July 14th, 2011 at 7:39 am (#)
Great points here. I am currently using 2 online dating sites and have tried others before. I will say that meeting people in person, of course, is the best way to go. So why do I use it? Because I’m busy working all the time and being a mom and I just am not able to get out much to meet people. I’m a nice looking woman, intelligent, sweet, who wears her heart on her sleeve and is searching for a soulmate. My experience so far has not been that great with it…had my heart broke twice already with people I actually dated a few months. The problem with it, particularly with men I think, is they become “addicted” to these sites. They find a great woman, date her….but instead of putting their “all” into what they have found, there is this little “prize” online that they can always refer back to which feeds into their sexual desires to “sample”. Just because it’s so easy. I met a man a few weeks ago. We had a fabulous first date and there were lots of sparks and we plan to meet again tomorrow. We’ve texted a lot, talked on the phone, and have both said we are excited to see where things go. However, already, there are trust issues for me. The site I am on allows a person to see when another person is online or when they have last been online. Whereas I was willing to take myself off in order to see where dating this man ends up, he is still on there!
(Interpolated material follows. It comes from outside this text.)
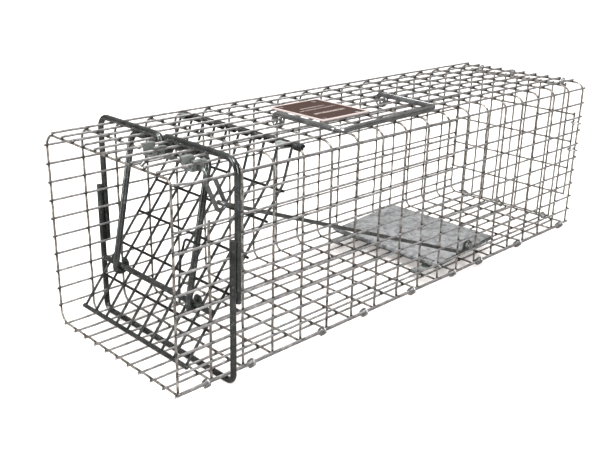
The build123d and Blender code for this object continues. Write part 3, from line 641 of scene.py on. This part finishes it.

Not only is he on there but he hops on there 3 to 4 times a day for long periods of time. So my thoughts are: “What is he doing? Lining up dates with different women every night? Engaging in online sex talk? Am I not good enough for him to give me a chance first?” This feeds into all those mistrust issues that can develop in a relationship. Only you are faced with them right in the beginning! So now, I feel uneasy about our second date. I feel like maybe I should not even look at this man as a potential soul mate…I feel he may be just a serial dater (he is very good looking) or just looking for free sex. I mean, honestly, online dating is probably putting hookers out of business! But yet these men state they are interested in “long-term” relationships. That’s the bait they use to hook the women who really want this, like myself. So I don’t know. I have met about five people in life who have married off these sites so I know it is possible. But I think to myself, how much abuse do I have to endure with this process to get that?? Is it worth it?
September 9th, 2011 at 10:02 am (#)
It’s a pity I found this article only years later.. There’s another one about the subject and that’s it (http://merlinscot.blogspot.com/2011/09/why-its-bad-idea-signing-up-for-dating.html). Don’t know why it’s a taboo to talk badly about dating sites, most of them are providing only fake profiles and fake information about people who in real life will be a lot different from what they published on the site.
I used many dating sites and deleted all my accounts after 2 weeks i had signed up for them. It was really a freak circus and never regretted to have done so.
December 27th, 2011 at 11:06 am (#)
This was a good discussion and interesting, with input from several people. I hope others will keep this going, adding various perspectives regarding positive and negative experiences and opinions regarding this fairly recent phenomenon of online dating.
October 22nd, 2012 at 6:11 am (#)
one last thing… lets do that math one more timed I WANT SOME MONEY FORM THE OWNER OF SUGAR DADDYS ESPECIALLY AND I DO EXPECT TO GET PLENTY OF IT!
DO NOT TELL ME THEY HAVE NOT DONE ANYTHING WRONG ESP TO ME!!
February 24th, 2013 at 3:09 pm (#)
God bless you for this article! you have laid out the truth as it should be and was not shy to speak the mind of God on this matter. I am quoting this article in my own case against online dating sites. Thank you!!